A year is a good time to take stock. When I started writing Beyond Business last August, the idea was to give a glimpse of the non-business (rather, political) overtones of economic issues in India. It was soon apparent that there were few events that could be called fully economic in nature. In India now, from SEZs to budgets to job quotas to WTO, all overtly economic issues are covertly political. In spite of what corporate hotshots and Chidambaram Inc like to — or would have you — believe, the wheels of the economy barely turn on their own; they’re taken forward or moved back or juggernauted by complex behind-the-scene political maneuvers. When the economy moves (or not moves) at 8 or 10 per cent, many people are affected, either profoundly or mildly. And every time we grow a point more, the number of affected people increases.
Before this magazine/website’s old critics start hitting on my middle-aged, upper-caste and upper class idiosyncrasies, let me clarify that this is not a mere defense of the growth-trickle-down theory. While high economic growth is a surefire way to eliminate poverty, the speed depends on the country (and the people who run it and in the way they run it). As long as there are groups of politicians/babus who don’t give a damn for anything else other than lining their own pocket and winning the next coveted term/posting, the number of the dispossessed and underprivileged will diminish slowly. I strongly maintain that there is no Dull India outside the Shining India, poor India outside the rich India, or producing India outside the consuming India. They all exist side by side with palpable interlinkages. Wherever the linkages get strengthened, growth percolates faster. And if it is not happening, know it for sure that there are forces at work to keep the linkages weak.
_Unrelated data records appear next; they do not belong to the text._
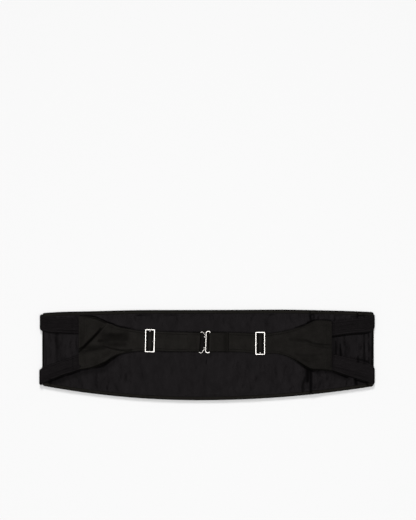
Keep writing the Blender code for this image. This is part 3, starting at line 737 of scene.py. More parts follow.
# painted half-shadow on the strip of lining below them
shadeBelow = (
    (-204, -37, -184, -30.4, 3.4, 5, 0.52),
    (-184, -30.4, -164, -22, 5, 5, 0.40),
    (-164, -21.6, -142, -19, 4.4, 4.4, 0.34),
    (-142, -19, -131, -17, 4.4, 5, 0.42),
    (-131, -17, -122, -9.4, 5, 4.4, 0.38),
    (-122, -9.4, -108, 1, 4, 2, 0.20),
    (138, -21.6, 158.4, -21.8, 2.2, 2.2, 0.36),
    (158.4, -21.8, 167, -25, 3.6, 4.4, 0.40),
    (167, -25, 181, -29.6, 4.4, 4, 0.44),
    (170, -25.6, 179, -28.6, 1.6, 1.9, 0.66),
    (189.4, -31.6, 190.4, -36.4, 2.4, 2.9, 0.80),
    (191.7, -31.6, 199.4, -34.2, 1.6, 1.6, 0.50),
    (204, -35, 205.2, -38.8, 2.2, 2.3, 0.78),
)
# painted shade on the lining
liningShade = (
    # short ones round the right wing's shoulder
    (143, 45.6, 160, 45.4, 0.8, 1, 0.16),
    (124, 39.4, 133, 44.6, 0.7, 1.6, 0.42),
    # between the two right bands
    (161, 26, 162, 0, 2.6, 3.6, 0.48),
    (165.4, 20, 165.8, 0, 6, 6, 0.26),
    (164.3, 18, 164.5, 1.2, 1.1, 1.5, 0.76),
    (169.3, 15, 169.9, 9, 0.9, 1.4, 0.50),
    (169.9, 9, 170.8, 0.6, 1.4, 2.5, 0.74),
    (185, 26, 185, -6, 16, 15, 0.15),
    (179, 26, 179, 8, 1.4, 1.2, 0.12),
    (192.6, -1.6, 192.8, -8, 0.9, 2.2, 0.72),
    (183, -1.4, 183.4, -5, 0.8, 1.6, 0.40),
    (200.4, 30, 200.4, 6, 1.2, 1.4, 0.50),
    (200.4, 6, 200.8, -9.6, 1.5, 2.2, 0.66),
    # painted shadow under the clasp
    (-4, 27.5, -5, 7, 4.2, 4.2, 0.42),
    (1.3, 28.5, 2.2, 5.5, 1.4, 1.4, 0.85),
    # between the two left bands
    (-191.6, 28.2, -191.4, -7, 2.6, 3.2, 0.32),
    (-191.6, 28.6, -191.4, 25.6, 2.6, 2, 0.45),
    (-185.8, 27, -185.6, -5, 2, 2.4, 0.14),
    (-166.4, 24, -166.4, 0, 2.2, 2.6, 0.20),
)

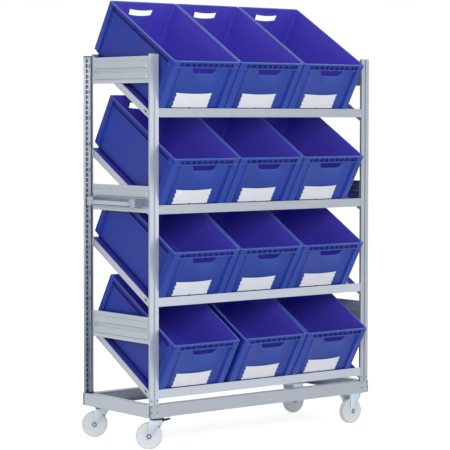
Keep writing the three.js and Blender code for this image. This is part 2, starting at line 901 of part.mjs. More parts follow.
// The cart, its origin on the floor under the middle of its box
function buildCart() {
  const rack = new THREE.Group();
  addFrame(rack);
  addRows(rack);
  addPiece(rack, "push_handle", handleGeometry(), galvanised);
  addCasters(rack);
  rack.updateMatrixWorld(true);
  const box = new THREE.Box3().setFromObject(rack, true);
  const centre = box.getCenter(new THREE.Vector3());
  rack.position.set(-centre.x, -centre.y, -box.min.z);
  const cart = new THREE.Group();
  cart.add(rack);
  return cart;
}

export default buildCart();
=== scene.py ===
# Looks of the mobile bin cart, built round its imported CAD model. Metres, +Z up.
import json
import math

import bmesh
import bpy
from mathutils import Matrix, Vector

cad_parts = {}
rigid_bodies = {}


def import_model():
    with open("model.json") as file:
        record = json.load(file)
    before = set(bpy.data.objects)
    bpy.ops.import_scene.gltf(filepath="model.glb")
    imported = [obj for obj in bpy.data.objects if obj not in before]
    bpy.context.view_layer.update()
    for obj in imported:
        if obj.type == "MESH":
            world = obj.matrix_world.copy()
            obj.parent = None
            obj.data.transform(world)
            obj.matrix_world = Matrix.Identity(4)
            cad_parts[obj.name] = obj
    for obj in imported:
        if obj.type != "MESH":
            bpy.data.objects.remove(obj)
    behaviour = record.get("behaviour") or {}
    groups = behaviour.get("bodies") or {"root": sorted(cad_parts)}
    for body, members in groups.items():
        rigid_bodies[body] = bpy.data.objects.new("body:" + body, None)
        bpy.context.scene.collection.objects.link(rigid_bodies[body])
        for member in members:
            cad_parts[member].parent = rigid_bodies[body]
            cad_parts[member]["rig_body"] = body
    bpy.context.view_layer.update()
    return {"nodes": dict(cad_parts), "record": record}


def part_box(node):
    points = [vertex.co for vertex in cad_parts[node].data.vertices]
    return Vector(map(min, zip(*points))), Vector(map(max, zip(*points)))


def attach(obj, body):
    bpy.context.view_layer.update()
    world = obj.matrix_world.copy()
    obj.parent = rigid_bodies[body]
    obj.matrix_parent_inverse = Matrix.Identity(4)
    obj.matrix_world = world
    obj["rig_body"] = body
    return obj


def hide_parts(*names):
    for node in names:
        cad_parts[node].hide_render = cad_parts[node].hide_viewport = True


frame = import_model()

MM = 0.001
scene = bpy.context.scene
nodes = frame["nodes"]
body_of = {name: node["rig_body"] for name, node in nodes.items()}
slot_of = {part["node"]: part["material_slot"] for part in frame["record"]["subparts"]}

# Places in the rack's own frame, in millimetres, and its shift to the model's origin
RAIL_Y = 272.0
RACK_X = 15.0
RACK_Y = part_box("base_rail_front")[0].y / MM + RAIL_Y
POST_X = 665.7
POST_Y = 269.7
POST_BOTTOM = 161.6
POST_HEIGHT = 1687.4
PANEL_X = 672.2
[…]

Frankly, there are two interesting figures that triggered off this philosophical bout—Rs 63000 crore and 2.7 per cent. The second is the average annual employment growth between 1999-2000 and 2004-2005 according to the latest thick-sample NSS data, which, interestingly, is much higher than our population growth of 1.7 per cent. Compared to the 1.2 per cent recorded between 1993-1994 and 1999-2000, this has to be very good news indeed, enough to shut up at least those who have been shouting "jobless growth" from the rooftops. Of course, it is another matter that this sharp rise in job growth, especially in this century, hasn’t managed to make any significant dent in poverty, which the NSS says is still stuck at 22 per cent (of the population) in 2004-05. There could be many explanations for this: lower actual wages, asset depreciation (loss of land or crops), higher actual consumption (costlier household budgets), and so on.
But what this figure does is to shake the foundation of the National Rural Employment Guarantee programme, one of the biggest components of the government of India’s total centrally sponsored schemes that eat up a whopping Rs 63000 crore every year. Do we really need this programme if, even without this gigantic prod, employment is growing so rapidly? More important, if the poverty rate is anyway going down at one per cent a year, it would take two decades to just eliminate the backlog, in which scenario would an NREG make a palpable difference to overall poverty or justify its enormous cost of Rs 11300 crore in this year’s budget?
Compare this hand-held anti-poverty schemes to general price reform, which is a logical corollary of general economic policy reform or even tax reform. I’ll take a few examples that cut across age, class and caste and that I have personally sampled. Consider biscuits. The price of a glucose biscuit pack has stayed at Rs 5 for such a long time that nearly all the urban poor I’ve seen have no trouble consuming one. Lest critics accuse me of selling western junkfood to kids and not healthier alternatives, I’ll take another example, of Marie biscuits. The most expensive brand of Marie costs Rs 13 for 33 biscuits. Even here, the price has probably inched up by a rupee in the past few years.
With some trepidation, I take another example, of sanitary napkins. I take this example because this product’s contribution to women’s health is salutary and vital. Competition and tax-breaks now allow a leading company to offer the best-technology (max absorption-max dry) brand at Rs 49 for 8, while the cheapest branded product is available for Rs 22, bringing it within easy reach of women who work as household help.
The third example is apparel and shoes. It is still possible to get rubber sandals for Rs 15, adult-size sneakers for Rs 100 and shirts for Rs 80 even in the capital city. They are all perfectly new, usable and durable.
Of course, all this could still go on to prove that the urban poor is a mile better off than its rural counterpart, but the climbing success of rural provisions chain stores selling everything from fertiliser to toothpaste proves that the situation is not very different in much of rural India. The time has come for some suspension of disbelief. A ten per cent growth rate, believe me, is not a joke. It can create wonders for those who are interested in taking part in this growth process.
But it is imperative to get the market in order first, be it in eatables or in jobs or education. The last two don’t exist. Some others, like in houses, exist in a lopsided fashion. Unless we change that, the milk of human kindness in the form of giveaway schemes will reach nowhere. When we change that, we won’t need even any internal aid.